▶ _Aim_:
Identify each line below containing the string "Write" and copy it.

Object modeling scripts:
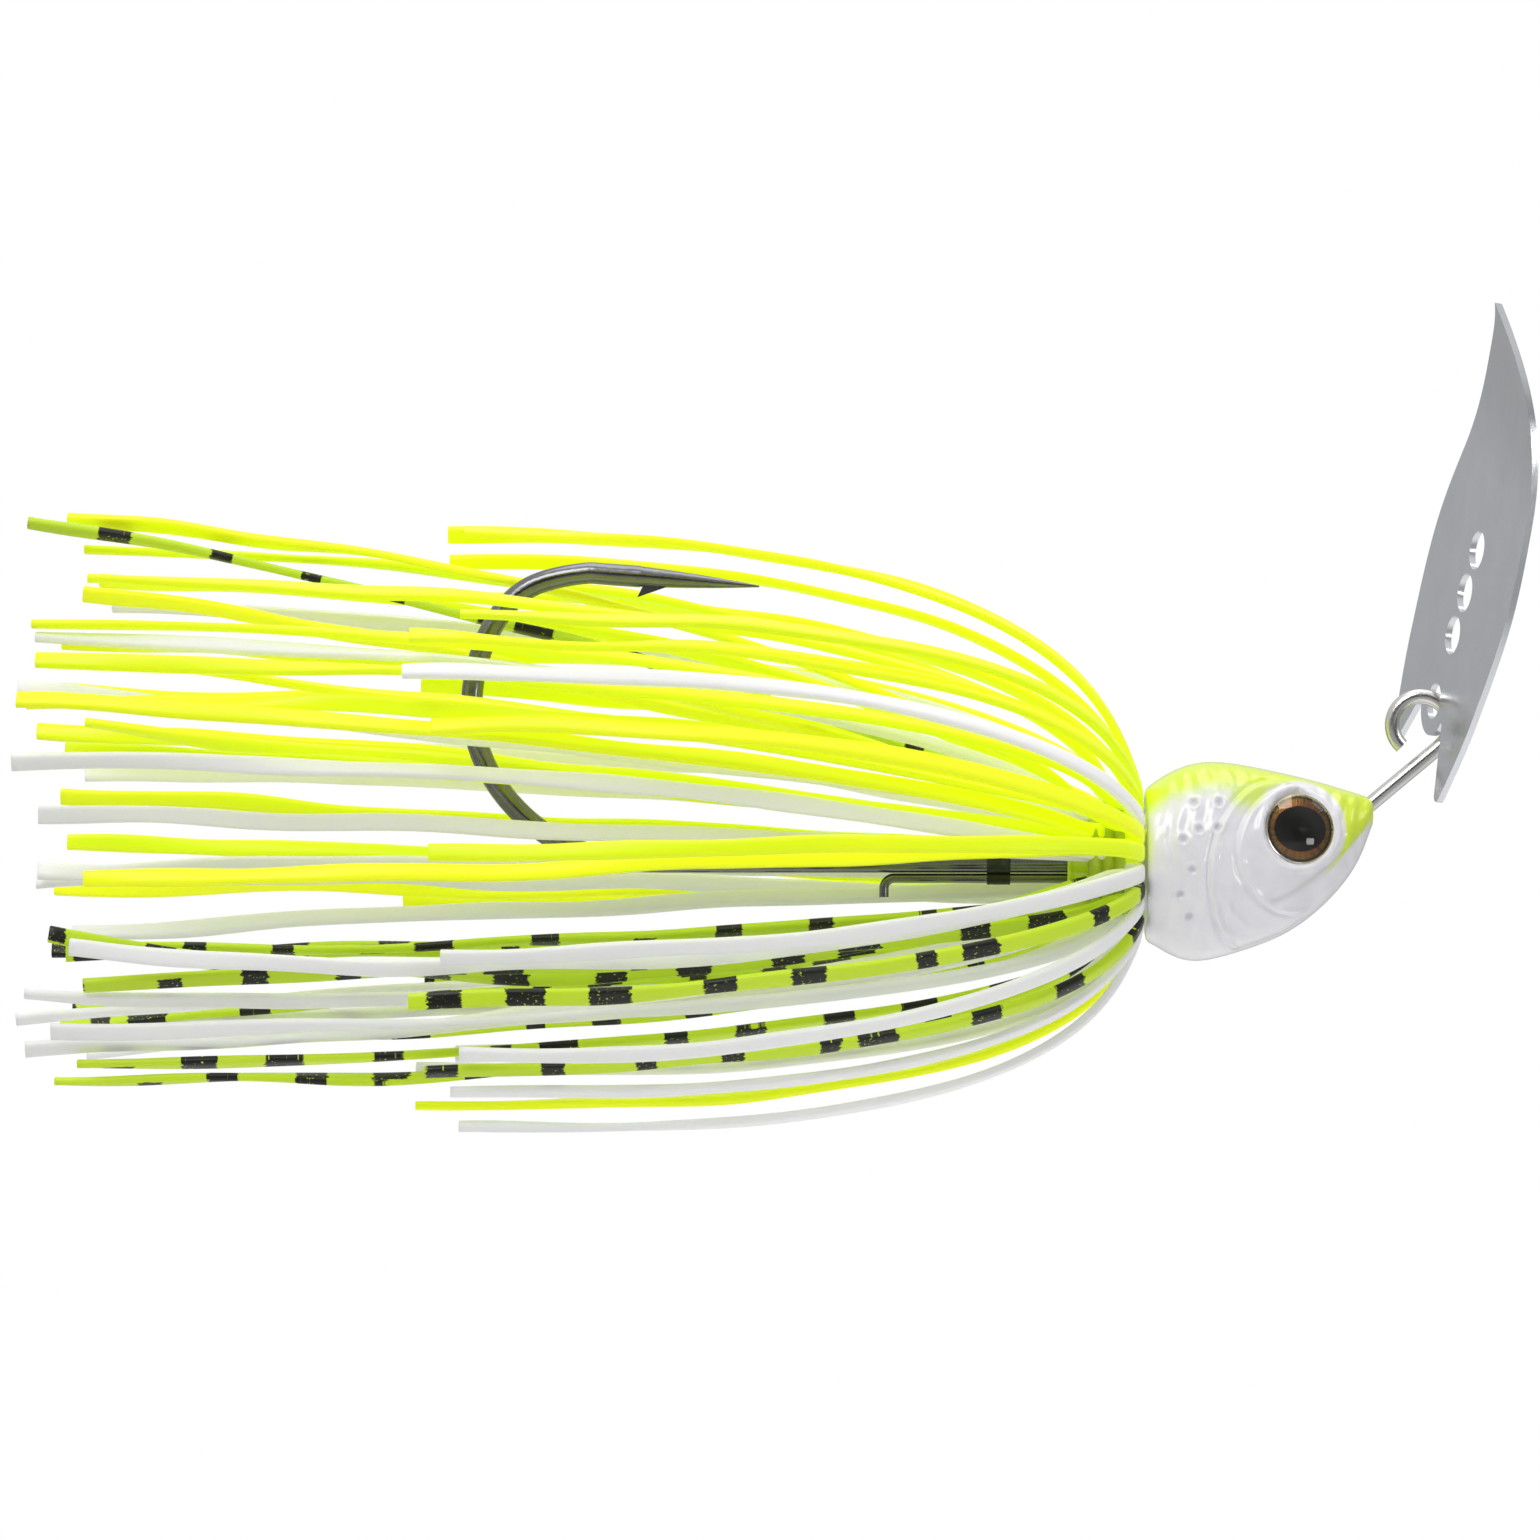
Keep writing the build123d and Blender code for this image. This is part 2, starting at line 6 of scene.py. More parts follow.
import bmesh
import bpy
import numpy as np
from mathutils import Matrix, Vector


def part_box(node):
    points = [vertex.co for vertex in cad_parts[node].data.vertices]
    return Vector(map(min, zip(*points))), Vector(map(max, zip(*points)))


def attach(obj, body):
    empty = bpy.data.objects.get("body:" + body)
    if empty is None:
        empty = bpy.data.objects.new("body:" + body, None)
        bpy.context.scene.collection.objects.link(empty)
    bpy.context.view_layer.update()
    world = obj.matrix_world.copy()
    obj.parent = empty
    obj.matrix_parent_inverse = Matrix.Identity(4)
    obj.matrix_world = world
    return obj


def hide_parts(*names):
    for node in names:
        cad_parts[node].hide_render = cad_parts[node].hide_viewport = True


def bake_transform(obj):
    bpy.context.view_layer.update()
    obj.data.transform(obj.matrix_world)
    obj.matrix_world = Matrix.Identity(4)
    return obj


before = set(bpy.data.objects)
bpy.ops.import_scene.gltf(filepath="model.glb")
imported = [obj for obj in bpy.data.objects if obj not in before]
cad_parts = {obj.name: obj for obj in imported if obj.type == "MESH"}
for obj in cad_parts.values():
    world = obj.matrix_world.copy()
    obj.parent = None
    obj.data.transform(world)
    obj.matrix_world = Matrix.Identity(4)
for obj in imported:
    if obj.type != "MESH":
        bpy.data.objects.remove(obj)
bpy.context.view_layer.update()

MM = 0.001
SEED = 20

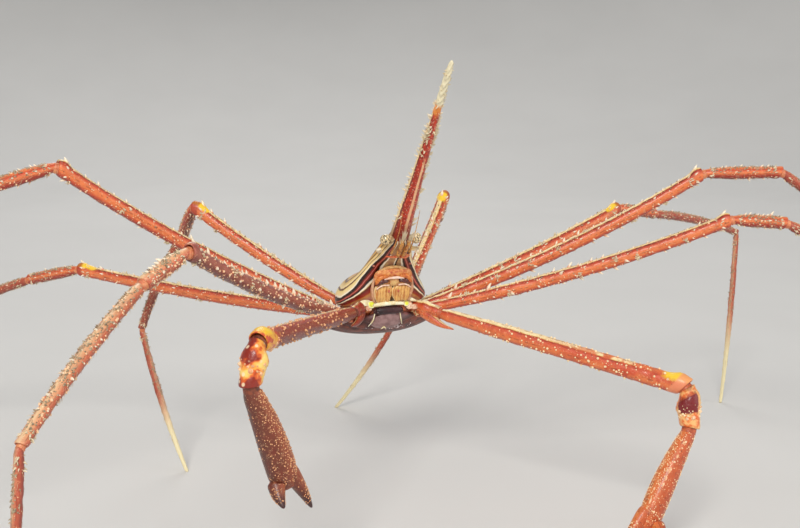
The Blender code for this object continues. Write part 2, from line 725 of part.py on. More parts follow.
def leg_clearance(name, joints, collection):
    """Room in the carapace's edge for the start of a leg."""
    pair = int(name[1])
    along, up = HIPS[pair][1:]
    inner = body_point(side_of(name) * 1.5, along, min(up, 0.9), THORAX_RISE)
    reach = joints[0].lerp(joints[1], 0.2)
    radius = COXA_RADIUS[pair] + 0.3
    return tube("clearance", [inner, joints[0], reach], [radius, radius, radius * 0.95], collection)


def main():
    clear_scene()
    materials = make_materials()
    crab = new_collection("arrow_crab")
    make_rostrum(crab, materials["rostrum_shell"])
    make_thorax(crab, materials["orange_shell"])
    make_abdomen(crab, materials["abdomen_shell"])
    for side in (-1, 1):
        make_maxilliped(side, crab, materials["mouth_shell"])
        make_eye(side, crab, materials["eye_cream"])
        make_feelers(side, crab, materials["tan_feeler"])
    clearances = []
    for name, pose in WALKING_LEGS.items():
        out, along, up = HIPS[int(name[1])]
        hip = body_point(side_of(name) * out, along, up, THORAX_RISE)
        joints = walking_leg(name, hip, pose, crab, materials["orange_shell"])
        clearances.append(leg_clearance(name, joints, crab))
    for mark in CLAW_ARMS:
        shell = materials["maroon_shell"] if mark == "r" else materials["orange_shell"]
        claw_arm(mark, crab, shell)
    make_carapace(crab, materials["carapace_shell"], clearances)


main()
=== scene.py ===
"""Arrow crab: shells, stripes, spines, bristles and joint skins of a still, life-size model.

The frame holds the crab's plain solids. Each is replaced here by a finer piece in the same place, worked
out from the same named sizes. Lengths are millimetres and angles degrees until a mesh is made. The crab
faces -Y, its left side is towards +X, and the floor is Z = 0.
"""
import math
import random

import bpy
import numpy as np
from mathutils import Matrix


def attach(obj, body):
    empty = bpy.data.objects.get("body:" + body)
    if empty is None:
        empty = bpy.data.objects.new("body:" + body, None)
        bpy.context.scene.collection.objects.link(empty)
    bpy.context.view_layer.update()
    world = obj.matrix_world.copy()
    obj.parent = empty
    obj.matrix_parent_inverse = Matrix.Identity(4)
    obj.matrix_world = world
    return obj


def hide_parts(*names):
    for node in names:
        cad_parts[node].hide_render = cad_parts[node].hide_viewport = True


MM = 0.001
GAP = 0.3

# Body frame: the lower edge of the mouth, and how far each part of the body rises above level
MOUTH_AT = np.array((-0.4, -8.7, 33.35))
THORAX_RISE = 25.0
HEAD_RISE = 51.0
ROSTRUM_RISE = 52.5

# Carapace: station along the axis, its rise, lowest and highest line, half width, height of the widest line
CARAPACE_STATIONS = [
    (-11.6, 25, 3.4, 4.4, 1.8, 3.8), (-10.7, 25, 2.9, 5.5, 3.9, 3.5), (-9.0, 25, 2.3, 6.3, 5.5, 2.8),
    (-7.0, 25, 1.8, 6.7, 6.5, 2.2), (-4.8, 27, 1.5, 6.7, 7.1, 1.9), (-2.8, 32, 1.5, 6.6, 6.8, 2.2),
    (-0.9, 38, 1.6, 6.5, 5.9, 3.2), (1.0, 44, 2.0, 6.3, 4.9, 3.6), (3.0, 49, 2.7, 6.1, 4.1, 3.7),
    (5.0, 51, 3.0, 5.9, 3.35, 3.9), (7.0, 51, 2.7, 5.7, 2.75, 3.9), (8.8, 51, 2.4, 5.4, 2.2, 3.9),
    (10.3, 51, 2.3, 5.0, 1.6, 3.8), (11.3, 52, 2.7, 4.8, 1.3, 3.7)]
SKIRT_DROP = 0.9
# Where the broad dark band starts and where the white line under it runs, in degrees from the widest line
DARK_EDGE = [(-11.6, 22), (-6.0, 12), (-4.0, 6), (-2.5, -3), (-0.7, -13), (1.0, -14), (2.7, -17), (4.3, -26),
             (6.2, -38), (8.6, -43), (11.3, -45)]
WHITE_LINE = [(-11.6, -10), (-6.0, -16), (-4.0, -21), (-1.7, -31), (0.0, -42), (1.8, -54), (3.1, -65),
              (4.6, -68), (6.5, -74), (8.9, -71), (11.3, -70)]
BACK_STRIPES = 45.0
# Hooked spine behind each eye and the small tooth on the cheek: points and radii
EYE_HOOK = [(1.9, 7.6, 3.9, 0.405), (2.75, 8.0, 3.3, 0.36), (3.15, 8.6, 2.85, 0.252), (2.95, 9.3, 2.45, 0.09)]
CHEEK_TOOTH = [(2.3, 4.4, 3.7, 0.22), (2.85, 4.62, 3.26, 0.165), (3.07, 4.895, 2.9575, 0.055)]

# Rostrum: share of its length and radius there
ROSTRUM_LENGTH = 31.0
ROSTRUM_START = (11.6, 3.75)
ROSTRUM_TAPER = [(0.0, 1.35), (0.12, 1.18), (0.3, 0.93), (0.5, 0.72), (0.7, 0.53), (0.85, 0.42),
                 (0.96, 0.34), (1.0, 0.2)]
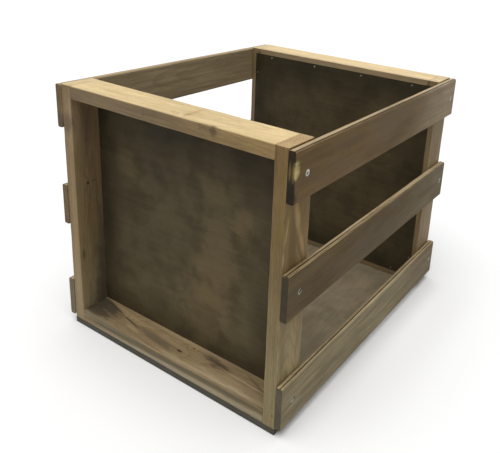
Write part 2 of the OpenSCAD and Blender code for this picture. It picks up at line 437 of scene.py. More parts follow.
# the edge of a sheet: clouds per metre each way, octaves, roughness and levels
layerPatterns = {
    "wander": ((60, 60, 60), 2, 0.5),
    "pores": ((700, 700, 1200), 2, 0.5, 0.45, 0.62),
    "blot": ((34, 34, 90), 3, 0.5, 0.40, 0.66),
}
layerFinish = {"faceLevels": (0.5, 0.85), "wander": 0.03, "layerLevels": (0.2, 0.3),
               "grime": {"pores": 0.4, "blot": 0.3}}


def plyMaterial(name, node, ply, layers=None):
    # rotary-cut veneer with a soft wandering figure
    graph = Graph(bpy.data.materials.new(name))
    low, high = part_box(node)
    centre = (low + high) / 2
    half = (high - low) / 2
    place = graph.place()
    parts = [part - middle for part, middle in zip(graph.split(place), centre)]
    order = boardAxes(ply["grain"])
    wideAxis = "xyz".index(ply["wide"])
    along = parts[order[0]]
    wide = parts[wideAxis]

    def pattern(name):
        perAlong, perWide, shift, *rest = plyPatterns[name]
        return graph.clouds(graph.vector(along * perAlong, wide * perWide, ply["seed"] + shift), *rest)

    wander = (pattern("wander") - 0.5) * figureShape["wander"]
    perAlong, perWide = figureShape["perMetre"]
    figureAlong = along * perAlong + wander * figureShape["alongShare"]
    figureWide = wide * perWide + wander
    contour = graph.clouds(graph.vector(figureAlong, figureWide, ply["seed"] + figureShape["shift"]), 1)
    figure = graph.ramp(graph.maths("FRACT", contour * ply["bands"]), figureShape["stops"])
    fibrePlace = graph.vector(*(parts[axis] * perMetre for axis, perMetre in zip(order, plyFibre)))
    streak = pattern("streak")
    cloud = pattern("cloud")
    patterns = {"fibre": graph.clouds(fibrePlace, 2, 0.6) - 0.5, "streak": streak, "cloud": cloud,
                "figure": figure}
    colour = graph.mix(figure * ply["figureShare"], ply["face"], ply["dark"])
    colour = graph.mix(pattern("patch") * plyFinish["patchShare"], colour, ply["patch"])
    colour = graph.mix(cloud * plyFinish["cloudShare"], colour, ply["dark"])
    colour = graph.mix(streak * plyFinish["streakShare"], colour, ply["streak"])
    markRim = 0.5 + (cloud - 0.5) * plyFinish["rimShare"]
    colour = paintMarks(graph, place, markRim, ply.get("marks", ()), colour)
    if layers:
        edge = 1 - graph.rise(graph.absolute(graph.facing()[2]), *layerFinish["faceLevels"])
        colour = graph.mix(edge, colour, layeredEdge(graph, place, low.z, high.z, layers))

    # painted shade: the sheet is darker along its edges, where the frame shades it, lighter towards the
    # middle, and lightens along and across it
    inside = graph.lesser(half[order[0]] - graph.absolute(along), half[wideAxis] - graph.absolute(wide))
    paintedShade = ply["rim"] + graph.rise(inside, *ply["shadeReach"]) * (1.0 - ply["rim"])
    leanAlong, leanWide = ply["shadeLean"]
    shadeLean = 1 + along * leanAlong + wide * leanWide
    grain = weighed(patterns, plyFinish["grain"], plyFinish["light"]) * shadeLean * paintedShade
    colour = graph.tint(colour, graph.vector(grain, grain, grain))
    roughness = weighed(patterns, plyFinish["roughness"], ply["roughness"])
    height = weighed(patterns, plyFinish["height"])
    return graph.finish({"Base Color": colour, "Roughness": roughness, "Specular IOR Level": ply["gloss"]},
                        height)


def layeredEdge(graph, place, bottom, top, layers):
    # the crossed layers that show on the edges of a sheet
    patterns = {name: graph.solidClouds(place, *pattern) for name, pattern in layerPatterns.items()}
    wander = (patterns["wander"] - 0.5) * layerFinish["wander"]
    level = (graph.split(place)[2] - bottom) / (top - bottom) + wander
    layer = graph.absolute(graph.maths("FRACT", level * layers["pairs"]) - 0.5)
    colour = graph.mix(graph.rise(layer, *layerFinish["layerLevels"]), layers["light"], layers["deep"])
    return graph.mix(weighed(patterns, layerFinish["grime"]), colour, layers["pore"])


steelPatterns = {"cloud": ((500, 500, 500), 3, 0.5), "scratch": ((2600, 700, 2600), 2, 0.7)}
steelFinish = {"dullLevels": (0.35, 0.7), "roughness": {"cloud": 0.25, "scratch": 0.12}, "depth": 0.00001}


def steelMaterial(name, metal, marks=()):
    # plated steel, cloudy and lightly scratched
    graph = Graph(bpy.data.materials.new(name))
    place = graph.place()
    cloud, scratch = (graph.solidClouds(place, *steelPatterns[kind]) for kind in ("cloud", "scratch"))
    colour = graph.mix(graph.rise(cloud, *steelFinish["dullLevels"]), metal["light"], metal["dull"])
    colour = paintMarks(graph, place, cloud, marks, colour)
    roughness = weighed({"cloud": cloud - 0.5, "scratch": scratch - 0.5}, steelFinish["roughness"],
                        metal["roughness"])
    return graph.finish({"Base Color": colour, "Metallic": 1.0, "Roughness": roughness},
                        scratch * steelFinish["depth"])


# Boards

# the faces that the marks below lie on
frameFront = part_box("front_top_rail")[0].y
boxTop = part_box("front_top_rail")[1].z
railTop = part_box("front_bottom_rail")[1].z
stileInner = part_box("front_left_stile")[1].x
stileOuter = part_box("front_right_stile")[1].x
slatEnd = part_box("right_top_slat")[0].y
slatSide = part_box("right_top_slat")[1].x
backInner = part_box("back_top_rail")[0].y
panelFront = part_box("front_panel")[0].y

darkLine = (0.055, 0.038, 0.02)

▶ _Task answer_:
The Blender code for this object continues. Write part 2, from line 725 of part.py on. More parts follow.
Write part 2 of the OpenSCAD and Blender code for this picture. It picks up at line 437 of scene.py. More parts follow.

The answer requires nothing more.